According to a State Farm July survey of 1,000 motorists, people over the last four years are increasingly using web services while behind the wheel with the growing popularity of smartphones and social media.
The survey showed that cell phone usage while driving increased from 29 percent in 2009 to 48 percent in 2012 and reading social media while driving increased from 21 percent to 26 during the same period of time for drivers. The interesting fact about the data is as many believe distracted driving is a problem for teenagers but the survey was for those ages 18-29.

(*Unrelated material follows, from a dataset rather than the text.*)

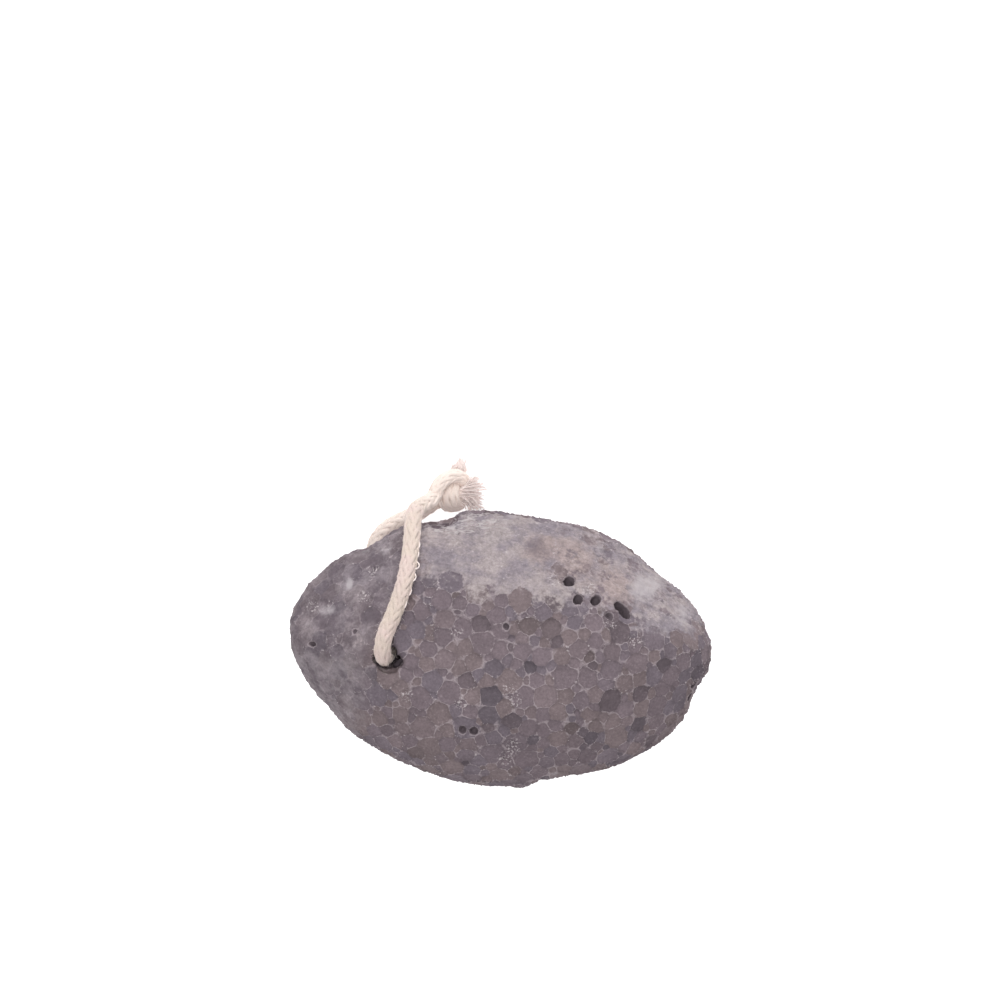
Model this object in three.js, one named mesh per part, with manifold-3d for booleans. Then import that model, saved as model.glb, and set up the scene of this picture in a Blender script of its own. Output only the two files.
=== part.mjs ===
// A pumice foot stone on a cotton cord.
//
// The stone is one lemon-shaped pebble with a broad, nearly flat upper face and two worn bevels
// along its far side. It lies on its flat underside. One slanted hole runs through it near the left
// tip. A soft braided cotton cord comes out of the upper mouth of the hole, lies over the face and
// the far edge, and is tied on the table to its own other end, which comes out from under the stone.
//
// Units are millimetres. +X runs along the stone to its right tip, +Y points to the side where the
// cord is tied, and +Z is up. The origin is on the table, under the middle of the stone.

import * as THREE from "three";
import { mergeVertices } from "three/addons/utils/BufferGeometryUtils.js";
import Module from "manifold-3d";

// ---- Driving dimensions -------------------------------------------------------------------------

const STONE_LENGTH = 95;
const STONE_WIDTH = 62;
const STONE_RISE = 20.3; // from the widest level up to the middle of the upper face
const STONE_DROP = 20.3; // from the widest level down to where the underside would close
const WIDEST_LEVEL = 19.5; // height of the widest level, lower than STONE_DROP: the rest is cut flat
const STONE_DETAIL = 16; // subdivisions of the icosahedron that the stone is shaped from

const HOLE_RADIUS = 2.9;
const HOLE_MOUTH_RADIUS = 3.1; // the worn rim of the hole
const HOLE_STRETCH = 1.12; // how much wider the hole is along the stone than across it
const HOLE_MOUTH_DEPTH = 7; // from the end of the drilled axis to where the worn rim starts to narrow
const HOLE_TOP = [-25.1, -4.0, 44]; // a point on the axis of the hole, above the stone
const HOLE_BOTTOM = [-24.1, 10.0, -2]; // a point on it below the stone
const HOLE_SIDES = 20;

const CORD_RADIUS = 2;
const CORD_SIDES = 10;
const CORD_STEPS = 56;

const KNOT_CENTRE = [-9.0, 36.2, 4.7];
const KNOT_RADII = [5.4, 5.5, 4.6];
const KNOT_DETAIL = 4;

// ---- The stone ----------------------------------------------------------------------------------

// The widest outline seen from above, as shares of half the length and half the width, anticlockwise.
const OUTLINE = [
  [1.0, 0.01], [0.98, 0.15], [0.89, 0.38], [0.7, 0.63], [0.51, 0.84], [0.21, 0.94], [-0.12, 1.0],
  [-0.45, 0.91], [-0.75, 0.7], [-0.9, 0.49], [-0.98, 0.31], [-1.0, 0.09], [-0.96, -0.13],
  [-0.83, -0.4], [-0.64, -0.68], [-0.45, -0.84], [-0.17, -0.98], [0.09, -1.0], [0.45, -0.9],
  [0.74, -0.72], [0.87, -0.55], [0.93, -0.29],
];

// How square the section is above and below the widest level: 2 is an ellipse.
const ROUNDNESS_ABOVE = 2.9;
const ROUNDNESS_BELOW = 2.3;

// Worn flats: the outward direction of each, and how far it is from the stone's middle.
const FLATS = [
  { out: [0.08, 0.71, 0.7], from_middle: 23.4 }, // long far bevel
  { out: [0.46, 0.68, 0.56], from_middle: 28.0 }, // bevel towards the right tip
  { out: [-0.45, 0.5, 0.74], from_middle: 29.4 }, // left shoulder
  { out: [-0.5, -0.45, 0.74], from_middle: 31.2 }, // near left
  { out: [0.5, -0.4, 0.77], from_middle: 31.0 }, // near right
  { out: [0.04, -0.66, 0.75], from_middle: 27.0 }, // near edge of the face
  { out: [-0.27, 0.34, -0.9], from_middle: 20.6 }, // underside by the hole, where the cord passes
];
const FLAT_SHARPNESS = 20; // the higher, the tighter the edge between two flats

// Chips along the widest outline: where each is, how far it spreads and how deep it goes.
const CHIPS = [
  { at: [-0.45, 0.89, 0.05], spread: 0.11, depth: 2.1 },
  { at: [0.39, -0.92, -0.05], spread: 0.16, depth: 2.0 },
  { at: [0.9, -0.43, 0.1], spread: 0.16, depth: 1.0 },
  { at: [-0.84, 0.54, 0.1], spread: 0.14, depth: 0.9 },
];

// Shallow swells that keep the surface from being perfectly even: waves across the stone.
const SWELLS = [
  { along: [3.1, 1.7, 0.6], phase: 0.4, height: 0.28 },
  { along: [-1.9, 4.3, 2.2], phase: 1.9, height: 0.2 },
  { along: [5.7, -3.6, 3.1], phase: 4.1, height: 0.16 },
];

// The outline as a table of angle and distance from the middle, in order of angle.
function outlineTable(samples) {
  const corners = OUTLINE.map(
    ([x, y]) => new THREE.Vector3((x * STONE_LENGTH) / 2, (y * STONE_WIDTH) / 2, 0),
  );
  return new THREE.CatmullRomCurve3(corners, true, "centripetal")
    .getPoints(samples)
    .slice(0, samples)
    .map((point) => ({ angle: Math.atan2(point.y, point.x), radius: point.length() }))
    .sort((a, b) => a.angle - b.angle);
}

const OUTLINE_TABLE = outlineTable(720);

// The outline's distance from the middle at any angle.
function outlineRadius(angle) {
  const found = OUTLINE_TABLE.findIndex((entry) => entry.angle >= angle);
  const after = OUTLINE_TABLE[Math.max(found, 0)];
  const before = OUTLINE_TABLE.at(found > 0 ? found - 1 : -1);
  const turn = (from, to) => THREE.MathUtils.euclideanModulo(to - from, 2 * Math.PI);
  const share = turn(before.angle, angle) / Math.max(turn(before.angle, after.angle), 1e-9);
  return THREE.MathUtils.lerp(before.radius, after.radius, share);
}

// How far the swells and chips move the surface outwards in one direction.
function unevenness(direction) {
  let shift = 0;
  for (const { along, phase, height } of SWELLS) {
    shift += height * Math.sin(direction.dot(new THREE.Vector3(...along)) + phase);
  }
  shift *= Math.abs(direction.z);
  for (const { at, spread, depth } of CHIPS) {
    const apart = direction.angleTo(new THREE.Vector3(...at));
    shift -= depth * Math.exp(-((apart / spread) ** 2));
  }
  return shift;
}

// The distance from the stone's middle to its surface in a direction of length 1: a rounded body
// with the outline above, cut by the worn flats, whose edges are rounded over.
function stoneReach(direction) {
  const above = direction.z >= 0;
  const roundness = above ? ROUNDNESS_ABOVE : ROUNDNESS_BELOW;
  const sideways = Math.hypot(direction.x, direction.y)
    / outlineRadius(Math.atan2(direction.y, direction.x));
  const upright = Math.abs(direction.z) / (above ? STONE_RISE : STONE_DROP);
  let sum = (sideways ** roundness + upright ** roundness) ** (FLAT_SHARPNESS / roundness);
  for (const { out, from_middle } of FLATS) {
    const facing = new THREE.Vector3(...out).normalize().dot(direction);
    sum += Math.max(0, facing / from_middle) ** FLAT_SHARPNESS;
  }
  return sum ** (-1 / FLAT_SHARPNESS) + unevenness(direction);
}

// The whole pebble before it is drilled, standing on its flat underside, centred over the origin.
function pebbleGeometry() {
  const geometry = new THREE.IcosahedronGeometry(1, STONE_DETAIL);
  const position = geometry.getAttribute("position");
  const point = new THREE.Vector3();
  for (let i = 0; i < position.count; i++) {
    point.fromBufferAttribute(position, i).normalize();
    point.multiplyScalar(stoneReach(point));
    position.setXYZ(i, point.x, point.y, Math.max(0, point.z + WIDEST_LEVEL));
  }
  geometry.computeBoundingBox();
  const middle = geometry.boundingBox.getCenter(new THREE.Vector3());
  return geometry.translate(-middle.x, -middle.y, 0);
}

// The drill that makes the hole: a bar that widens at both mouths, set along a slanted axis.
function drillGeometry() {
  const top = new THREE.Vector3(...HOLE_TOP);
  const axis = new THREE.Vector3(...HOLE_BOTTOM).sub(top);
  const end = axis.length() / 2;
  const profile = [
    [0, -end],
    [HOLE_MOUTH_RADIUS, -end],
    [HOLE_MOUTH_RADIUS, -end + HOLE_MOUTH_DEPTH],
    [HOLE_RADIUS, -end + 2 * HOLE_MOUTH_DEPTH],
    [HOLE_RADIUS, end - 2 * HOLE_MOUTH_DEPTH],
    [HOLE_MOUTH_RADIUS, end - HOLE_MOUTH_DEPTH],
    [HOLE_MOUTH_RADIUS, end],
    [0, end],
  ].map(([radius, along]) => new THREE.Vector2(radius, along));
  const geometry = new THREE.LatheGeometry(profile, HOLE_SIDES).scale(HOLE_STRETCH, 1, 1);
  const turn = new THREE.Quaternion().setFromUnitVectors(
    new THREE.Vector3(0, -1, 0),
    axis.clone().normalize(),
  );
  const middle = top.addScaledVector(axis, 0.5);
  return geometry.applyQuaternion(turn).translate(middle.x, middle.y, middle.z);
}

// ---- The cord -----------------------------------------------------------------------------------

// The middle line of the cord from the knot, over the far edge and the face, down the hole, and
// along the table from under the stone back to the knot.
const CORD_ROUTE = [
  [-14.8, 33.9, 8.6],
  [-16.9, 32.8, 12.2],
  [-18.3, 31.9, 16.4],
  [-19.1, 31.0, 21.4],
  [-19.6, 29.2, 27.0],
  [-19.8, 25.5, 31.4],
  [-20.3, 20.2, 35.8],
  [-21.3, 15.2, 38.7],
  [-22.8, 10.4, 40.0],
  [-24.6, 6.0, 40.7],
  [-26.2, 2.2, 41.0],
  [-26.3, -0.9, 39.9],
  [-25.8, -2.0, 36.6],
  [-25.1, -0.3, 30.5],
  [-24.8, 2.5, 21.5],
  [-24.5, 5.3, 12.5],
  [-24.6, 7.8, 6.8],
  [-25.4, 11.0, 3.5],
  [-27.2, 15.0, 2.1],
  [-28.9, 19.4, 2.05],
  [-28.8, 23.2, 2.05],
  [-26.7, 26.5, 2.05],
  [-23.2, 28.6, 2.05],
  [-19.3, 30.2, 2.05],
  [-15.4, 32.6, 2.2],
];

// The free cord as one round tube, open to neither side, with a flat end at each side of the knot.
function cordGeometry() {
  const route = CORD_ROUTE.map((point) => new THREE.Vector3(...point));
  const section = new THREE.Shape(
    new THREE.EllipseCurve(0, 0, CORD_RADIUS, CORD_RADIUS).getPoints(CORD_SIDES).slice(0, CORD_SIDES),
  );
  return new THREE.ExtrudeGeometry(section, {
    steps: CORD_STEPS,
    extrudePath: new THREE.CatmullRomCurve3(route, false, "centripetal"),
  });
}

// The outer shape of the overhand knot and its two short frayed ends.
function knotGeometry() {
  return new THREE.IcosahedronGeometry(1, KNOT_DETAIL)
    .scale(...KNOT_RADII)
    .translate(...KNOT_CENTRE);
}

// ---- Joining and cutting ------------------------------------------------------------------------

const wasm = await Module();
wasm.setup();

// A closed three.js geometry as a solid that can be cut.
function solidOf(geometry) {
  const bare = geometry.clone();
  bare.deleteAttribute("normal");
  bare.deleteAttribute("uv");
  const merged = mergeVertices(bare, 1e-3);
  return new wasm.Manifold(
    new wasm.Mesh({
      numProp: 3,
      vertProperties: merged.getAttribute("position").array,
      triVerts: new Uint32Array(merged.index.array),
    }),
  );
}

// A solid as a three.js geometry.
function geometryOf(solid) {
  const mesh = solid.getMesh();
  const geometry = new THREE.BufferGeometry();
  geometry.setAttribute("position", new THREE.BufferAttribute(mesh.vertProperties, 3));
  geometry.setIndex(new THREE.BufferAttribute(mesh.triVerts, 1));
  geometry.computeVertexNormals();
  return geometry;
}

// ---- The model ----------------------------------------------------------------------------------

const PUMICE = new THREE.MeshStandardMaterial({ color: 0x7b7074, roughness: 0.92, metalness: 0 });
const COTTON = new THREE.MeshStandardMaterial({ color: 0xe0cfc6, roughness: 0.95, metalness: 0 });

function addPiece(group, name, geometry, material) {
  const mesh = new THREE.Mesh(geometry, material);
  mesh.name = name;
  group.add(mesh);
}

const model = new THREE.Group();
const drilled = solidOf(pebbleGeometry()).subtract(solidOf(drillGeometry()));
addPiece(model, "stone", geometryOf(drilled), PUMICE);
addPiece(model, "cord_loop", cordGeometry(), COTTON);
addPiece(model, "cord_knot", knotGeometry(), COTTON);

export default model;
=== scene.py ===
# %% [markdown]
# # A pumice foot stone on a cotton cord
#
# The object is one lemon-shaped pebble of pumice with a hanging cord of braided cotton. It lies on
# its flat underside, and the camera looks straight down on its broad face.
#
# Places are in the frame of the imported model, in metres: +X runs to the right tip of the stone, +Y
# to the side where the cord is tied, and +Z is up. `MM` turns millimetres into metres.

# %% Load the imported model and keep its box
import math

import bmesh
import bpy
import numpy as np
from mathutils import Matrix, Vector, noise
from mathutils.bvhtree import BVHTree


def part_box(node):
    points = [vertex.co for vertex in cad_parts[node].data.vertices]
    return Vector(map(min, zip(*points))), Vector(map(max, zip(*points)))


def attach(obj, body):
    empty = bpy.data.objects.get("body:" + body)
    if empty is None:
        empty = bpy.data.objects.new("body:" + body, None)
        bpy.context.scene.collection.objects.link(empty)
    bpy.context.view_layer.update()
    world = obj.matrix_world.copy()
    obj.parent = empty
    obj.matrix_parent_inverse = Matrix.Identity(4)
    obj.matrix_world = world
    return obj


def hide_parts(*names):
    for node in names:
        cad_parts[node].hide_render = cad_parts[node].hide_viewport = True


MM = 0.001
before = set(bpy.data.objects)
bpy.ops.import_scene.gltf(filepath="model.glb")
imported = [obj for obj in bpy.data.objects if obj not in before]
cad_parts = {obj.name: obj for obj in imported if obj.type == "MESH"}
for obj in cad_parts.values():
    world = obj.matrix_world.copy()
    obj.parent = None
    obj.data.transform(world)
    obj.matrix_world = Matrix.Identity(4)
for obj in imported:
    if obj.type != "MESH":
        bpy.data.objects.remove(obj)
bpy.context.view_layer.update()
stone_low, stone_high = (np.array(corner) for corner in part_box("stone"))
print("stone box in mm:", np.round((stone_high - stone_low) / MM, 1))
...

“The mobile internet is generating another set of distractions for drivers to avoid,” said Chris Mullen, director of technology research at State Farm. “While the safety community is appropriately working to reduce texting while driving, we must also be concerned about the growing use of multiple mobile web services while driving.”
Younger Americans do remain hypocritical on the issue of practicing distracted driving. A Consumer Reports survey conducted earlier this year showed that many know texting and other cell phone usage while driving is bad but admit to doing it themselves. Of the respondents, age 16-21 agreed distracted driving was dangerous and supported putting laws in place against it but 29 percent of them admitted to participating in distracted driving.
While this issue remains to be a focus on younger generations, children follow what their parents do and clearly parents are using cellphones while driving.
“Our survey showed that while far too many young people are driving while distracted, they are less likely to do so when their parents, friends, or siblings set a good example," said Rik Paul, Consumer Reports auto editor. "We encourage everyone to stop the car in a safe place if they need to use a cell phone. And if they're riding with a driver using a handheld phone, ask him or her to put it down and stop gambling with their safety."
As for possible solutions to distracted driving, the survey did show a decrease in the likelihood of cellphone usage while a passenger was in the car. Nearly 50 percent of respondents said they were less likely to use a phone when a friend was in the car with them.
Parents are also encouraged to practice preventative maintenance on their vehicles to ensure engines, parts and mounts, brakes and windshield wipers are all working properly.